LLaVA视觉语言模型
掌握LLaVA模型,实现图像理解与视觉问答
前置知识:需要先掌握 CLIP模型
本文重点:LLaVA使用与图像对话
一、LLaVA概述
LLaVA (Large Language-and-Vision Assistant)
架构:
- 视觉编码器: CLIP ViT
- 投影层: MLP
- 语言模型: Vicuna/LLaMA
能力:
- 图像描述生成
- 视觉问答
- 多轮图像对话
- OCR和文档理解
二、使用LLaVA
2.1 图像问答
from transformers import LlavaForConditionalGeneration, AutoProcessor
from PIL import Image
import torch
# 加载模型
model = LlavaForConditionalGeneration.from_pretrained(
"llava-hf/llava-1.5-7b-hf",
torch_dtype=torch.float16,
device_map="auto"
)
processor = AutoProcessor.from_pretrained("llava-hf/llava-1.5-7b-hf")
# 准备输入
image = Image.open("image.jpg")
conversation = [
{
"role": "user",
"content": [
{"type": "image"},
{"type": "text", "text": "请描述这张图片的内容"}
]
}
]
# 处理输入
prompt = processor.apply_chat_template(conversation, add_generation_prompt=True)
inputs = processor(images=image, text=prompt, return_tensors="pt")
inputs = {k: v.to(model.device) for k, v in inputs.items()}
# 生成回答
with torch.no_grad():
output = model.generate(**inputs, max_new_tokens=500)
response = processor.decode(output[0], skip_special_tokens=True)
print(response)
2.2 多轮对话
class LLaVAChat:
"""LLaVA多轮对话"""
def __init__(self, model_path="llava-hf/llava-1.5-7b-hf"):
self.model = LlavaForConditionalGeneration.from_pretrained(
model_path, torch_dtype=torch.float16, device_map="auto"
)
self.processor = AutoProcessor.from_pretrained(model_path)
self.history = []
def chat(self, image_path, question):
image = Image.open(image_path)
conversation = []
for msg in self.history:
conversation.append(msg)
conversation.append({
"role": "user",
"content": [{"type": "image"}, {"type": "text", "text": question}]
})
prompt = self.processor.apply_chat_template(conversation, add_generation_prompt=True)
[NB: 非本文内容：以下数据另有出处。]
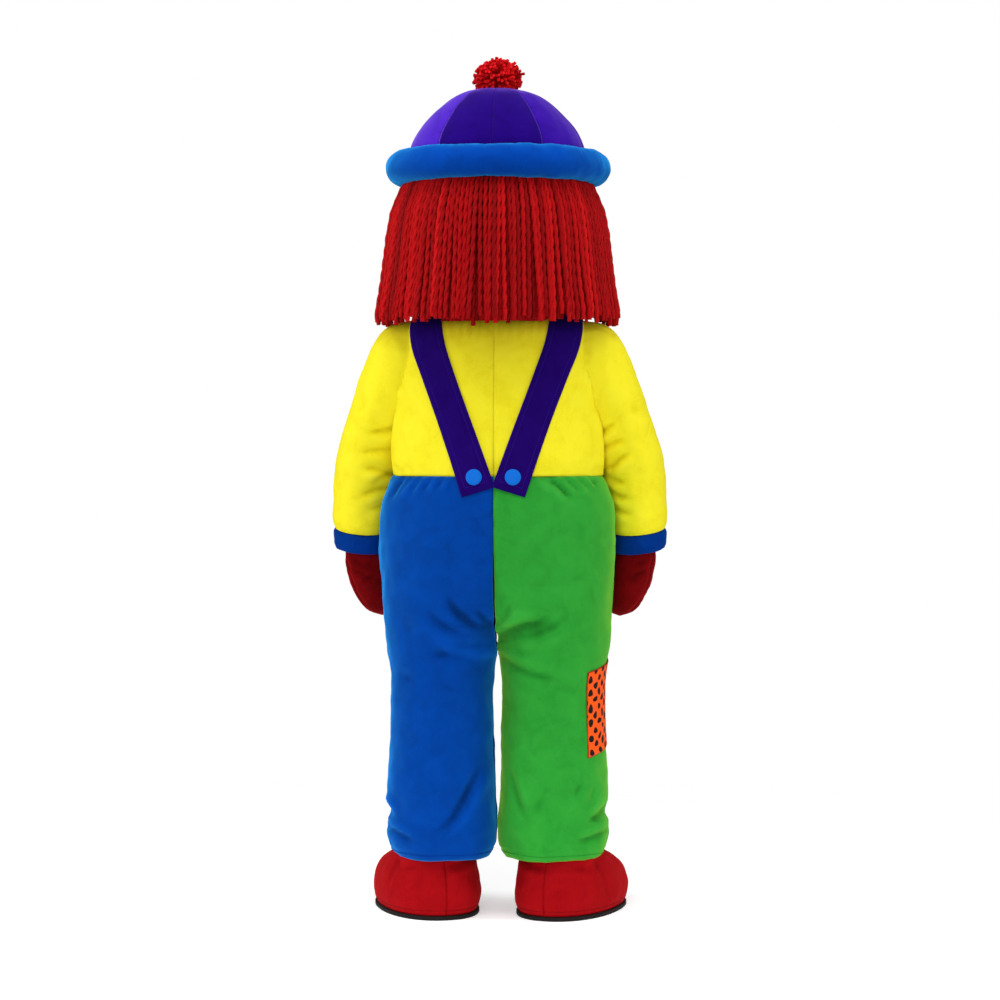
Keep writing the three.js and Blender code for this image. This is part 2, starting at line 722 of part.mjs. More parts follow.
// Strap surface: lane is the distance from its middle line, s runs from 0 at the back end
// to 1 on the ridge and 2 at the front end
function strapAt(lane, s) {
  const face = s < 1 ? -1 : 1;
  const end = s < 1 ? strapPath[0] : strapPath[2];
  const top = strapPath[1];
  const rise = Math.sin((1 - Math.abs(1 - s)) * Math.PI / 2);
  const slope = Math.atan2(top.x - end.x, top.z - end.z);
  const blend = smoothStep(0.75, 1, 1 - Math.abs(1 - s));
  const spread = lane / Math.cos(slope * (1 - blend));
  const inward = strapShoulderIn * smoothStep(0.84, 1, rise);
  const x = end.x + (top.x - end.x) * rise - inward + spread;
  const lift = -lane * Math.sin(slope) * (1 - rise);
  const low = end.z + lift;
  const ridge = ridgeHeight(Math.min(x, shoulderEdge));
  const z = low + (ridge - low) * rise;
  return new THREE.Vector3(x, strapDepth(x, z, face), z);
}

const strapStations = [...steps(0, 1, 7), ...steps(1, 2, 7).slice(1)];
function strapSolid(side, outset, edge) {
  return wallOver({
    at: mirrored(strapAt, side), us: [-edge, 0, edge], vs: strapStations, side, levelRims: false,
    wall: strapWall + strapSlack, outset: strapWall + outset,
    keep: (point) => {
      point.x = side * Math.max(point.x * side, strapApart);
      return point;
    },
  });
}

function addStrap(word, side) {
  const strap = largestBody(strapSolid(side, seamGap, strapHalfWidth).subtract(under));
  addPiece(`strap_${word}`, strap, colours.strap);
  return strapSolid(side, seamGap * 2, strapHalfWidth + strapPlugEdge);
}
const strapPlugs = addStrap('right', 1).add(addStrap('left', -1));

// Buttons, each a low dome set square to the strap under it
function addButton(name, x, z, face) {
  const rim = button.radius - button.rimWidth;
  const profile = [
    new THREE.Vector2(0, -button.sunk),
    new THREE.Vector2(button.radius, -button.sunk),
    new THREE.Vector2(button.radius, button.height * 0.5),
    new THREE.Vector2(rim, button.height * 0.8),
    new THREE.Vector2(0, button.height),
  ];
  const dome = new THREE.LatheGeometry(profile, 12);
  const step = 8;
  const slopeX = (strapDepth(x + step, z, face) - strapDepth(x - step, z, face)) / (2 * step);
  const slopeZ = (strapDepth(x, z + step, face) - strapDepth(x, z - step, face)) / (2 * step);
  const normal = new THREE.Vector3(-face * slopeX, face, -face * slopeZ).normalize();
  const spot = new THREE.Vector3(x, strapDepth(x, z, face), z);
  spot.addScaledVector(normal, strapWall + button.lift);
  const turn = new THREE.Quaternion().setFromUnitVectors(new THREE.Vector3(0, 1, 0), normal);
  dome.applyQuaternion(turn);
  dome.translate(spot.x, spot.y, spot.z);
  const solid = solidOf(dome).subtract(strapPlugs).subtract(under);
  addPiece(name, largestBody(solid), colours.button, 0.35);
}
addButton('button_back_right', button.backX, button.backZ, -1);
addButton('button_back_left', -button.backX, button.backZ, -1);
addButton('button_front_right', button.frontX, button.frontZ, 1);
addButton('button_front_left', -button.frontX, button.frontZ, 1);

// Patch
const patchAt = (angle, f) => {
  const tilt = patch.rise * (angle - patch.rearAngle) / (patch.frontAngle - patch.rearAngle);
  const z = patch.low + (patch.high - patch.low) * f + tilt;
  const face = angle < 0 ? -1 : 1;
  return legPoint(face, 1 - Math.abs(angle) / 180, z);
};
const patchSolid = wallOver({
  at: patchAt, us: steps(patch.rearAngle, patch.frontAngle, 6), vs: steps(0, 1, 4),
  wall: 3 * patchWall, outset: patchWall + seamGap, levelRims: false,
});
addPiece('patch', largestBody(patchSolid.subtract(under)), colours.orange);

// Head shell, resting on the shoulders
const headAt = (angle, z) => sectionPoint(readTable(headSections, 'z', z), angle, headRoundness);
const headLevels = headSections.map((row) => row.z);
const faceAngles = steps(90 - faceHalfAngle, 90 + faceHalfAngle, 8);
const napeAngles = steps(90 + faceHalfAngle, 450 - faceHalfAngle, 13);
const portCutters = (shrink) => [1, -1].map((side) => {
  const cylinder = new THREE.CylinderGeometry(1, 1, visionPort.cut, 12);
  cylinder.scale(visionPort.halfWidth - shrink, 1, visionPort.halfHeight - shrink);
  cylinder.translate(side * visionPort.x, visionPort.cut, visionPort.z);
  return solidOf(cylinder);
});
const [rightPort, leftPort] = portCutters(0);
const facePanel = wallOver({
  at: headAt, us: faceAngles, vs: headLevels, wall: headWall, seams: 'start end', levelRims: false,
});
const restsOn = topPlug.add(strapPlugs);
const face = facePanel.subtract(restsOn).subtract(rightPort).subtract(leftPort);
addPiece('head_face', largestBody(face), colours.pale);
const nape = wallOver({
  at: headAt, us: napeAngles, vs: headLevels, wall: headWall, seams: 'start end', levelRims: false,
});
addPiece('head_back', largestBody(nape.subtract(restsOn)), colours.red);
const meshSheet = wallOver({
  at: headAt, us: faceAngles, vs: headLevels, wall: visionPort.wall, outset: -visionPort.sunk,
  levelRims: false,
});
portCutters(seamGap).forEach((cutter, i) => {
  const mesh = largestBody(meshSheet.intersect(cutter));
  addPiece(`vision_mesh_${i === 0 ? 'right' : 'left'}`, mesh, colours.mesh);
});

// Hat: padded roll brim and eight crown gores
const brimRoll = new THREE.TorusGeometry(brim.radius, brim.tube, brim.section, brim.around);
brimRoll.translate(0, 0, brim.z);
addPiece('brim', solidOf(brimRoll), colours.brimBlue);

const crownStations = crownSections.map((row) => row.s);
const fullTurn = 360;
crownSeams.forEach((start, i) => {
  const next = i + 1 < crownSeams.length ? crownSeams[i + 1] : crownSeams[0] + fullTurn;
  const goreAt = (angle, s) => {
    const row = readTable(crownSections, 's', s);
    const across = (angle - start) / (next - start);
    const puff = crownPuff * Math.sin(Math.PI * Math.min(Math.max(across, 0), 1));
    const radius = row.radius + puff * Math.min(row.radius / 100, 1);
    const x = radius * Math.cos(angle * degrees);
    return new THREE.Vector3(x, radius * Math.sin(angle * degrees), row.z);
  };
  const gore = wallOver({
    at: goreAt, us: steps(start, next, 3), vs: crownStations, wall: crownWall,
    seams: 'start end',
  });
  addPiece(`crown_gore_${i + 1}`, gore, colours.purple);
});

// Pompom: yarn ends round a small core, cut off where they meet the crown
const crownPlug = wallOver({
  at: (angle, s) => {
    const row = readTable(crownSections, 's', s);
    const radius = row.radius + crownPuff;
    const x = radius * Math.cos(angle * degrees);
    return new THREE.Vector3(x, radius * Math.sin(angle * degrees), row.z);
  },
  us: steps(0, fullTurn, 32).slice(0, -1), vs: crownStations, wall: 0, tube: true, filled: true,
  outset: seamGap,
});
const goldenTurn = Math.PI * (3 - Math.sqrt(5));
const pompomPieces = [solidOf(new THREE.IcosahedronGeometry(pompom.core, 0).translate(0, 0, pompom.z))];
for (let i = 0; i < pompom.strands; i += 1) {
  const up = 1 - (1 - pompom.lowest) * (i + 0.5) / pompom.strands;
  const out = Math.sqrt(1 - up * up);
  const aim = new THREE.Vector3(Math.cos(i * goldenTurn) * out, Math.sin(i * goldenTurn) * out, up);
  const reach = pompom.radius / Math.hypot(out, up * pompom.radius / pompom.height);
  const root = pompom.core * 0.8;
  const strand = new THREE.CylinderGeometry(pompom.strandTip, pompom.strandRoot, reach - root, 3);
  strand.translate(0, (reach + root) / 2, 0);
  strand.applyQuaternion(new THREE.Quaternion().setFromUnitVectors(new THREE.Vector3(0, 1, 0), aim));
  strand.translate(0, 0, pompom.z);
  pompomPieces.push(solidOf(strand));
}
const pompomSolid = wasm.Manifold.union(pompomPieces).subtract(crownPlug);
addPiece('pompom', largestBody(pompomSolid), colours.red, 1);

// Wig
const stripAngles = steps(-90 - wig.halfAngle, -90 + wig.halfAngle, 20);
const strip = wallOver({
  at: (angle, z) => {
    const x = wigStrip.outer * Math.cos(angle * degrees);
    return new THREE.Vector3(x, wigStrip.outer * Math.sin(angle * degrees), z);
  },
  us: stripAngles, vs: [wigStrip.low, wigStrip.high], wall: wigStrip.outer - wigStrip.inner,
});

// One three-sided lock of yarn at an angle round the head
function lockSolid(angle, inward, uneven) {
  const side = Math.abs(Math.cos(angle * degrees));
  const out = new THREE.Vector3(Math.cos(angle * degrees), Math.sin(angle * degrees), 0);
  const across = new THREE.Vector3(-out.y, out.x, 0);
  const at = (turn, s) => {
    const row = lockPath[s];
    const rise = s === lockPath.length - 1 ? lockRiseAtSides * side + uneven : 0;
    const point = out.clone().multiplyScalar(row.radius - inward);
    point.z = row.z + rise;
    return point.addScaledVector(out, row.thickness * Math.cos(turn))
      .addScaledVector(across, row.thickness * Math.sin(turn));
  };
  const points = [];
  const triangles = [];
  const corners = [0, 120, 240].map((turn) => turn * degrees);
  lockPath.forEach((_, s) => corners.forEach((turn) => points.push(at(turn, s))));
  for (let s = 0; s < lockPath.length - 1; s += 1) {
    for (let j = 0; j < 3; j += 1) {
      const a = s * 3 + j;
      const b = s * 3 + (j + 1) % 3;
      triangles.push([a, b + 3, b]);
      triangles.push([a, a + 3, b + 3]);
    }
  }
  const end = (lockPath.length - 1) * 3;
  triangles.push([0, 1, 2]);
  triangles.push([end, end + 2, end + 1]);
  return solidFrom(points, triangles);
}

const wigPieces = [strip];
for (const [count, inward] of [[wig.outerLocks, 0], [wig.innerLocks, wig.layerStep]]) {
  for (let i = 0; i < count; i += 1) {
    const angle = -90 - wig.halfAngle + 2 * wig.halfAngle * (i + 0.5) / count;
    const uneven = lockUneven * Math.sin(i * lockUnevenTurn + inward);
    wigPieces.push(lockSolid(angle, inward, uneven));
  }
}
addPiece('wig', wasm.Manifold.union(wigPieces), colours.yarn, 1);

// The origin is on the floor under the middle of the whole costume
const reach = new THREE.Box3().setFromObject(costume);
costume.position.y = -(reach.min.y + reach.max.y) / 2;
costume.position.x = -(reach.min.x + reach.max.x) / 2;

const group = new THREE.Group();
group.add(costume);
group.updateMatrixWorld(true);
export default group;
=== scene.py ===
# A clown costume in plush and yarn, filled out and standing on its soles, seen from behind.
# Sizes are millimetres in the costume's own frame until a mesh is made.
import json
import math
import bpy
import numpy as np
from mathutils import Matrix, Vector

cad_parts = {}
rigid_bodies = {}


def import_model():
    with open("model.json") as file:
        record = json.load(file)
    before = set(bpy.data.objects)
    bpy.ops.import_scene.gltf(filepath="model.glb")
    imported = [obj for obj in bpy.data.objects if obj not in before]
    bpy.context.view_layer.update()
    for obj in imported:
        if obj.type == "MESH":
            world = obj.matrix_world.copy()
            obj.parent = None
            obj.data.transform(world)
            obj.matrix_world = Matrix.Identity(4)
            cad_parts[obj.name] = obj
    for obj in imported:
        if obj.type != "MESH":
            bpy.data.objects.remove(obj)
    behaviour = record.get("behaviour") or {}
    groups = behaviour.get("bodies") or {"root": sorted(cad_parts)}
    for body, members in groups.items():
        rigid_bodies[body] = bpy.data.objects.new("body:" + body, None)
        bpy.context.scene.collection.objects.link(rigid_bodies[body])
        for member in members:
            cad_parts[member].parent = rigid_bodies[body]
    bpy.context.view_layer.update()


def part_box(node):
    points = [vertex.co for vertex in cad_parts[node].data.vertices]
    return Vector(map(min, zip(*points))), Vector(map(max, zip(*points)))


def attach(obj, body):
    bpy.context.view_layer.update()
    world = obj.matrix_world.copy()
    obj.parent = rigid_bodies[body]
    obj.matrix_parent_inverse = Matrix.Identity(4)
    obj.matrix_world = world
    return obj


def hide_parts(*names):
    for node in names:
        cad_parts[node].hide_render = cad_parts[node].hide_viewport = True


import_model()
scene = bpy.context.scene
scene.view_settings.view_transform = "Standard"

mm = 0.001
brimLow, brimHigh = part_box("brim")
costumeShift = np.array([0.0, 0.5 * (brimLow[1] + brimHigh[1]) / mm, 0.0])


# A table of sections: the columns' names, then one tuple for each row
def rows(columns, *values):
    data = np.array(values, float)
    return {name: data[:, i] for i, name in enumerate(columns.split())}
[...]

inputs = self.processor(images=image, text=prompt, return_tensors="pt")
inputs = {k: v.to(self.model.device) for k, v in inputs.items()}
with torch.no_grad():
output = self.model.generate(**inputs, max_new_tokens=300)
response = self.processor.decode(output[0], skip_special_tokens=True)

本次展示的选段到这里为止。